Doch Maria willigt ein. Zu groß ist der Wunsch ihrem Leben und ihrer Familie zu entfliehen, zu verheißungsvoll die
Aussagen eines anderen "Maultiers" in Amerika sei alles fast schon zu perfekt. So begibt sie sich auf eine Reise die ihr Leben für immer verändern wird.
Das alles wird in sehr nüchternen, eher realistischen Bildern gezeigt, auch aufgrund des hohen Einsatzes der Handkamera.
Es gibt keine besonderen Bild-, Kamera-oder Spezialeffekte zu bewundern. Die Kamera zeigt einfach das was passiert und so wirkt die Inszenierung fast dokumentarisch wie etwas spartanisch.

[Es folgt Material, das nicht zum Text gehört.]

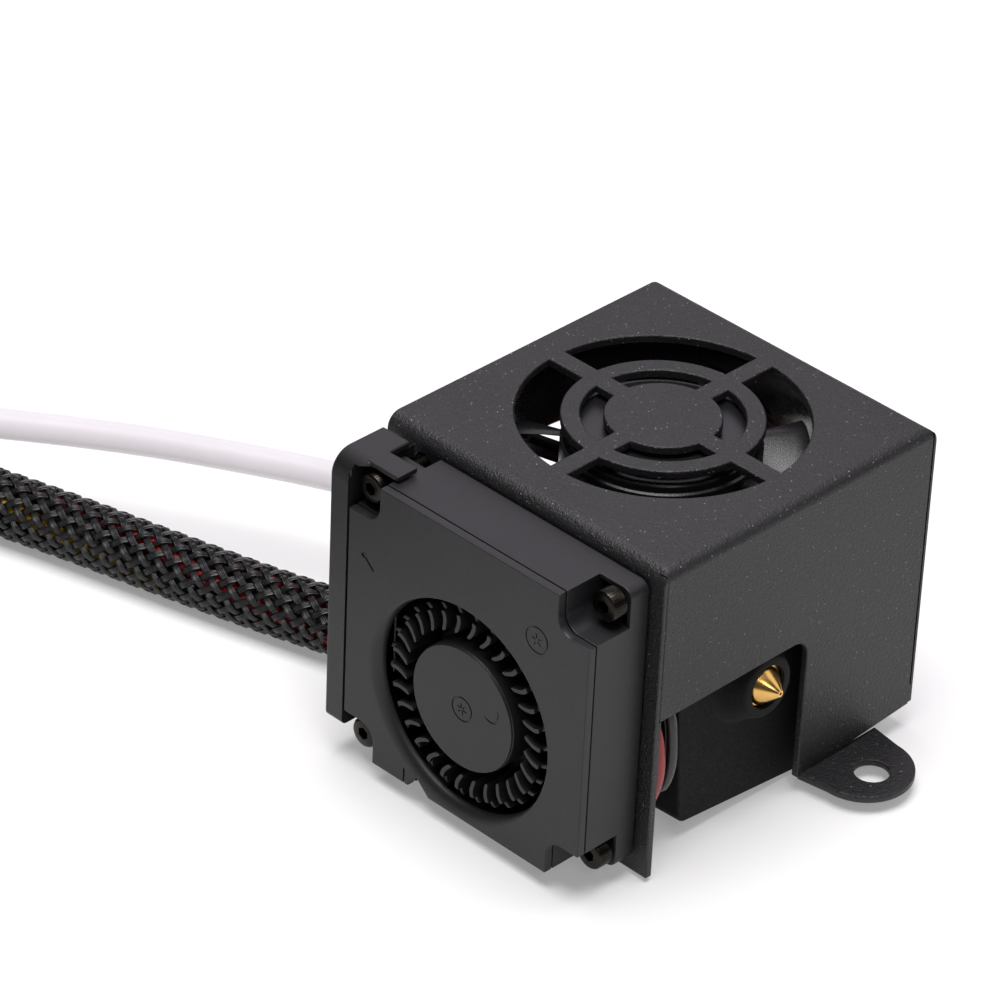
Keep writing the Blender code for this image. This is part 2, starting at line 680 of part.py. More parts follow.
def sock_mesh():
    """The silicone sock: a slack boot over the block with a tapered snout for the nozzle."""
    outline = rounded([
        (-10.3, -16.9, 1.3), (12.6, -17.5, 1.3), (13.2, 6.4, 1.8), (-12.3, 6.4, 1.8),
    ])
    front, back = 5.6, 16.4
    body = prism(outline, front, back, "y")
    snout = turned([(0, 2.0), (3.9, 2.0), (4.2, 2.4), (5.8, front + 0.5), (0, front + 0.5)], 24, "y")
    (x0, x1), (z0, z1) = BLOCK_X, BLOCK_Z
    room = prism(
        rectangle((x0 - GAP, x1 + GAP), (z0 - GAP, z1 + GAP)), BLOCK_Y[0] - GAP, back + 1, "y"
    )
    bore = turned(
        [(0, 1), (2.85, 1), (2.85, 2.35), (3.9, 2.35), (3.9, front + 3), (0, front + 3)], 20, "y"
    )
    lead_slot = box((-14.0, x0), (9.4, 18.0), (-13.2, -1.6))
    return cut(joined(body, snout), room, bore, lead_slot)


def block_mesh():
    (x0, x1), (y0, y1), (z0, z1) = BLOCK_X, BLOCK_Y, BLOCK_Z
    block = box((x0, x1), (y0, y1), (z0, z1))
    heater_y, heater_z = HEATER_AT
    thread = cylinder(M6 + GAP, y0 - 1, y1 + 1, 24, "y")
    heater_bore = moved(cylinder(HEATER_R + GAP, x0 - 1, x1 + 1, 24, "x"), (0, heater_y, heater_z))
    probe_bore = moved(cylinder(1.3, x0 - 1, x0 + 5.5, 12, "x"), (0, heater_y, PROBE_Z))
    grub_bore = moved(cylinder(M3 + GAP, z0 - 1, heater_z, 12), (3.0, heater_y, 0))
    clamp_bore = moved(cylinder(M3 + GAP, y1 - 3, y1 + 1, 12, "y"), (-6.5, 0, 1.0))
    return cut(block, thread, heater_bore, probe_bore, grub_bore, clamp_bore)


def heat_break_mesh():
    bore = TUBE_R + GAP
    return turned(
        [(bore, 12.6), (M6, 12.6), (M6, 17.4), (2.7, 17.9), (2.7, 19.5), (M6, 20.0), (M6, 31.0),
         (bore, 31.0)],
        24, "y",
    )


def heat_sink_mesh():
    """A block of transverse fins on a solid core, bored for heat break, tube and fitting."""
    y0, y1 = SINK_Y
    core, pitch = 5.6, (SINK_Y[1] - SINK_Y[0] - FIN) / (FINS - 1)
    right = []
    for k in range(FINS):
        low = y0 + pitch * k
        right += [(SINK_X, low), (SINK_X, low + FIN)]
        if k < FINS - 1:
            right += [(core, low + FIN), (core, low + pitch)]
    outline = right + [(-x, y) for x, y in reversed(right)]
    body = prism(outline, -SINK_Z, SINK_Z)
    bore = turned(
        [(0, y0 - 1), (M6 + GAP, y0 - 1), (M6 + GAP, 31.3), (TUBE_R + GAP, 31.3),
         (TUBE_R + GAP, 39.0), (M6 + GAP, 39.0), (M6 + GAP, y1 + 1), (0, y1 + 1)],
        24, "y",
    )
    holes = [
        moved(cylinder(M3 - 0.2, -SINK_Z - 1, -3.6, 12), (x, 42.6, 0)) for x in (-3.7, 3.7)
    ]
    return cut(body, bore, merged(holes))


def fitting_mesh():
    body = prism(hexagon(10.0), SINK_Y[1] + GAP, 52.2, "y")
    thread = cylinder(M6, 39.4, SINK_Y[1] + 1, 24, "y")
    bore = turned(
        [(0, 38), (TUBE_R + GAP, 38), (TUBE_R + GAP, 47.4), (3.6, 47.4), (3.6, 54), (0, 54)],
        24, "y",
    )
    return cut(joined(body, thread), bore)


def collet_mesh():
    inner = TUBE_R + GAP
    lip = 52.2 + COLLET_TRAVEL_ROOM
    return turned(
        [(inner, 50.1), (3.0, 50.1), (3.3, 50.9), (3.3, lip), (4.5, lip), (4.5, lip + 1.3),
         (4.2, lip + 1.6), (inner, lip + 1.6)],
        28, "y",
    )


def hotend(parent):
    axis = frame("hotend_axis", parent, TIP, (PITCH, 0, 0))
    block_frame = frame("block_frame", axis, turn=(0, ROLL, 0))
    piece("nozzle", nozzle_mesh(), "brass", block_frame)
    piece("silicone_sock", sock_mesh(), "black_silicone", block_frame)
    piece("heater_block", block_mesh(), "aluminium", block_frame)
    heater_y, heater_z = HEATER_AT
    cartridge = cylinder(HEATER_R, BLOCK_X[0] - 0.6, BLOCK_X[1] - 0.6, 24, "x")
    piece("heater_cartridge", cartridge, "steel", block_frame, (0, heater_y, heater_z))
    probe = cylinder(1.0, BLOCK_X[0] - 0.6, BLOCK_X[0] + 5, 12, "x")
    piece("thermistor", probe, "steel", block_frame, (0, heater_y, PROBE_Z))
    grub = cut(
        cylinder(M3, BLOCK_Z[0] + GAP, heater_z - HEATER_R - 2 * GAP, 12),
        prism(hexagon(1.5), BLOCK_Z[0] - 1, BLOCK_Z[0] + 1),
    )
    piece("cartridge_grub_screw", grub, "black_steel", block_frame, (3.0, heater_y, 0))
    clamp = turned(
        [(0, 14.8), (M3, 14.8), (M3, 17.4 + GAP), (2.7, 17.4 + GAP), (2.3, 19.0), (0, 19.2)],
        16, "y",
    )
    piece("thermistor_screw", clamp, "steel", block_frame, (-6.5, 0, 1.0))
    piece("heat_break", heat_break_mesh(), "steel", axis)
    piece("heat_sink", heat_sink_mesh(), "red_anodised_aluminium", axis)
    piece("tube_fitting", fitting_mesh(), "nickel_plate", axis)
    ring = turned([(2.35, 47.7), (3.3, 47.7), (3.3, 48.7), (2.35, 48.7)], 20, "y")
    piece("fitting_seal", ring, "black_silicone", axis)
    piece("fitting_collet", collet_mesh(), "black_matte_plastic", axis)
    piece("tube_liner", sleeve(TUBE_BORE, TUBE_R, 12.6, 55.5, 20, "y"), "white_ptfe", axis)


# Leads and cords ------------------------------------------------------------------------

# The harness's front collar, in the design frame: the leads enter its first end
COLLAR_START, COLLAR_END, COLLAR_R = Vector((8.4, 49.6, 4.2)), Vector((5.6, 58.0, 3.95)), 4.7

# Each lead's own points, from its piece to just before the collar
HEATER_ROUTE = [
    (7.6, 9.8, 8.0), (4.4, 6.8, 7.2), (2.6, 3.4, 8.2), (2.3, 1.6, 12.0), (2.3, 1.4, 16.4),
    (2.3, 2.7, 20.4), (2.3, 6.0, 23.8), (2.4, 13.0, 25.6), (2.6, 24.0, 24.0), (3.0, 34.0, 19.0),
    (4.2, 42.0, 12.0),
]
PROBE_ROUTE = [
    (7.4, 9.2, 13.0), (5.0, 6.4, 10.4), (4.1, 3.2, 10.4), (4.1, 1.6, 13.2), (4.1, 1.3, 17.0),
    (4.1, 2.3, 21.0), (4.2, 5.6, 25.0), (4.2, 13.0, 27.8), (4.0, 24.0, 27.0), (3.9, 34.0, 22.6),
    (3.8, 42.6, 14.6),
]
FAN_RED_ROUTE = [
    (20.4, 42.7, 31.4), (15.6, 45.2, 30.0), (11.6, 46.0, 26.0), (10.6, 46.0, 20.0),
    (10.4, 46.0, 14.0),
]
FAN_BLACK_ROUTE = [
    (18.8, 41.6, 31.4), (14.0, 44.2, 28.6), (9.8, 45.2, 23.6), (8.8, 45.6, 18.0),
    (8.2, 45.6, 13.0),
]
BLOWER_YELLOW_ROUTE = [(-1.9, 34.2, 9.3), (1.6, 34.2, 9.3), (3.6, 36.6, 8.4), (5.2, 41.0, 5.2)]
BLOWER_BLACK_ROUTE = [(-1.9, 34.2, 7.7), (1.6, 34.2, 7.7), (4.4, 36.4, 5.8), (7.2, 41.0, 2.6)]
LEADS = {
    "heater_lead": (HEATER_ROUTE, 0.8, "red_wire"),
    "thermistor_lead": (PROBE_ROUTE, 0.75, "black_wire"),
    "axial_fan_lead_black": (FAN_BLACK_ROUTE, 0.6, "black_wire"),
    "axial_fan_lead_red": (FAN_RED_ROUTE, 0.6, "red_wire"),
    "blower_lead_black": (BLOWER_BLACK_ROUTE, 0.6, "black_wire"),
    "blower_lead_yellow": (BLOWER_YELLOW_ROUTE, 0.6, "yellow_wire"),
}
ENTRY_R, ENTRY_ANGLES = 2.3, (165, 125, 85, 45, 300, 230)

# The free cords, on the floor's level, from the collar and the collet to their coils
HARNESS_ROUTE = [
    (5.42, 58.55, 4.56), (4.4, 62.0, 4.5), (2.0, 70.0, 4.4), (-1.8, 84.0, 4.4),
    (-5.2, 97.0, 4.4), (-8.4, 108.0, 4.4), (-11.8, 119.0, 4.4), (-16.3, 129.8, 4.4),
    (-22.5, 139.5, 4.4),
]
TAIL_ROUTE = [
    (-77.2, 81.3, 14.1), (-70.0, 80.6, 14.1), (-62.8, 82.8, 14.1), (-56.0, 88.6, 14.1),
    (-51.2, 96.6, 14.1), (-49.1, 103.0, 14.1), (-49.0, 105.6, 14.1),
]
TUBE_ROUTE = [
    (20.0, 54.05, 16.33), (19.7, 59.0, 16.1), (18.2, 66.0, 15.8), (15.2, 74.0, 15.4),
    (10.6, 84.0, 14.9), (5.0, 95.0, 14.3), (-2.2, 107.0, 13.6), (-9.6, 117.6, 13.0),
    (-18.4, 126.6, 12.5), (-27.0, 132.8, 12.1), (-36.0, 136.8, 11.8), (-46.0, 138.4, 11.6),
    (-55.0, 137.6, 11.4),
]


def from_block(x, y, z):
    """A point of the heater block's frame, in the design frame."""
    tilt = Matrix.Rotation(radians(PITCH), 3, "X") @ Matrix.Rotation(radians(ROLL), 3, "Y")
    return Vector(TIP) + tilt @ Vector((x, y, z))


def collar_entry(degrees):
    """The last two points of a lead, straight into the collar's first end."""
    ahead = (COLLAR_END - COLLAR_START).normalized()
    across = ahead.cross(Vector((0, 0, 1))).normalized()
    over = across.cross(ahead)
    spot = COLLAR_START + ENTRY_R * (
        cos(radians(degrees)) * across + sin(radians(degrees)) * over
    )
    return [tuple(spot - ahead * 2.4), tuple(spot - ahead * 0.35)]


def coil_ring(sizes):
    """The outer shape of a coil: a turned ring standing on the floor."""
    inner, outer, height = sizes
    edge = height * 0.3
    return turned(
        [(inner + edge, 0.05), (outer - edge, 0.05), (outer, height / 2),
         (outer - edge, height), (inner + edge, height), (inner, height / 2)],
        COIL_STEPS,
    )


def leads(parent):
    heater_y, heater_z = HEATER_AT
    starts = {
        "heater_lead": [tuple(from_block(BLOCK_X[0] - 1.1, heater_y, heater_z))],
        "thermistor_lead": [tuple(from_block(BLOCK_X[0] - 1.1, heater_y, PROBE_Z))],
    }
    for (name, (route, radius, material)), angle in zip(LEADS.items(), ENTRY_ANGLES):
        route = starts.get(name, []) + route + collar_entry(angle)
        cord(name, route, radius, material, parent, sides=1, spacing=3.2)
    middle = (COLLAR_START + COLLAR_END) / 2
    cord("harness_collar", [COLLAR_START, middle, COLLAR_END], COLLAR_R, "black_silicone",
         parent, sides=3)


def cords(parent):
    cord("harness_sleeve", HARNESS_ROUTE, HARNESS_R, "braided_sleeve", parent, sides=3,
         spacing=10.0)
    cord("harness_tail", TAIL_ROUTE, HARNESS_R, "braided_sleeve", parent, sides=3,
         spacing=10.0)
    cord("bowden_tube", TUBE_ROUTE, TUBE_R, "white_ptfe", parent, sides=2, spacing=8.0)
    piece("harness_coil", coil_ring(HARNESS_COIL), "braided_sleeve", parent, (*COIL_AT, 0))
    piece("bowden_coil", coil_ring(TUBE_COIL), "white_ptfe", parent, (*COIL_AT, 0))
    lying = HARNESS_COIL[2] + GAP
    x, y = PLUG_AT
    piece("harness_end_collar", cylinder(END_COLLAR_R, -END_COLLAR, 0, 12, "y"),
          "black_silicone", parent, (x, y, lying + END_COLLAR_R))
    width, length, height = PLUG
    plug = box((-width / 2, width / 2), (GAP, length), (0, height))
    sockets = [
        box((u - 1.0, u + 1.0), (length - 6.0, length + 1.0), (v - 1.0, v + 1.0))
        for u in PLUG_COLUMNS for v in (height * 0.28, height * 0.72)
    ]
    piece("harness_plug", cut(plug, *sockets), "white_plug", parent, (x, y, lying))


def main():
    for old in list(bpy.data.objects):
        bpy.data.objects.remove(old)
    centre = (-sum(BOX_X) / 2, -sum(BOX_Y) / 2, -BOX_LOW)
    assembly = frame("assembly", None, centre)
    fan_cover(assembly)
    axial_fan(assembly)
    blower(assembly)
    hotend(assembly)
    leads(assembly)
    cords(frame("floor", assembly, (0, 0, BOX_LOW)))


main()
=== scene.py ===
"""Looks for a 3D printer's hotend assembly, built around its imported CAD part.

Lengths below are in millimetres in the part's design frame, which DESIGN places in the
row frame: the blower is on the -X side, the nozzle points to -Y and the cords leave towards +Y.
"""

from math import acos, atan2, ceil, cos, hypot, pi, radians, sin, tau

import bmesh
import bpy
from mathutils import Euler, Matrix, Vector
from mathutils.geometry import interpolate_bezier


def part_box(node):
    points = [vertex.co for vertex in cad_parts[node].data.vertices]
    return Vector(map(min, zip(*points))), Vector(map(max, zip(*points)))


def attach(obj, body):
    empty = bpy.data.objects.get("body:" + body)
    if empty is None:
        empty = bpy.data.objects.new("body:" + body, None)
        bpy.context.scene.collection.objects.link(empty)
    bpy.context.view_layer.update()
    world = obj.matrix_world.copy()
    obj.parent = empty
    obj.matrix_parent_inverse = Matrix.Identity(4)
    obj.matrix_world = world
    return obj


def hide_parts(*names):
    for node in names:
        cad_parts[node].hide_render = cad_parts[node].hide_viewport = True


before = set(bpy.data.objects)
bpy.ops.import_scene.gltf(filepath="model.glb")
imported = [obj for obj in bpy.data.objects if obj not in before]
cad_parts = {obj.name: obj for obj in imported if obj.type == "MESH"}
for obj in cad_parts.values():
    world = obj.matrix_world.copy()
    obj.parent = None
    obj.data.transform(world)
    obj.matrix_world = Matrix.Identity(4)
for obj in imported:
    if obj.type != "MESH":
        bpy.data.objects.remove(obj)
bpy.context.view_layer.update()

MM = 0.001
GAP = 0.3  # clearance kept between touching pieces
KIT, FAN_WHEEL, BLOWER_WHEEL, COLLET = "hotend_kit", "axial_fan_wheel", "blower_wheel", "collet_ring"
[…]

Und doch genau richtig in seiner Verhaltenheit dosiert.
Auch gibt es keine allzu flächig angelegte Filmmusik welche eine etwaige Spannungskurve oder Dramaturgie
untermalen würde. Die meisten Musikstücke ertönen immer nur situationsbedingt aus irgendwelchen Boxen
in Autos, auf Parties, Kneipen etc.
Da fragt man sich, was den Film so besonders macht. Es ist ganz einfach: Anders als in durchaus vielen anderen
Filmen ist dem Zuschauer das Schicksal der Protagonistinnen alles andere als egal. Mehr noch, der Film
bezieht seine ganz eigene Dramaturgie und Spannung aus dem Mitfiebern und Mitfühlen des Zuschauers mit den Mädchen im Film, die sich immer mehr in schwierige und riskante Stituationen bringen. Man drückt ihnen regelrecht die Daumen, es möge doch bitte alles gut laufen
und manch einen dummen Ausrutscher im Film möchte man am liebsten selber und höchstpersönlich mit einem
"Du blöde Kuh, sei doch endlich still!" bestrafen. Die Charaktere jedenfalls werden einem glaubwürdig und auch wirklich nahegebracht, man lernt sie zu verstehen und kann sich in ihre Lage hineinversetzen.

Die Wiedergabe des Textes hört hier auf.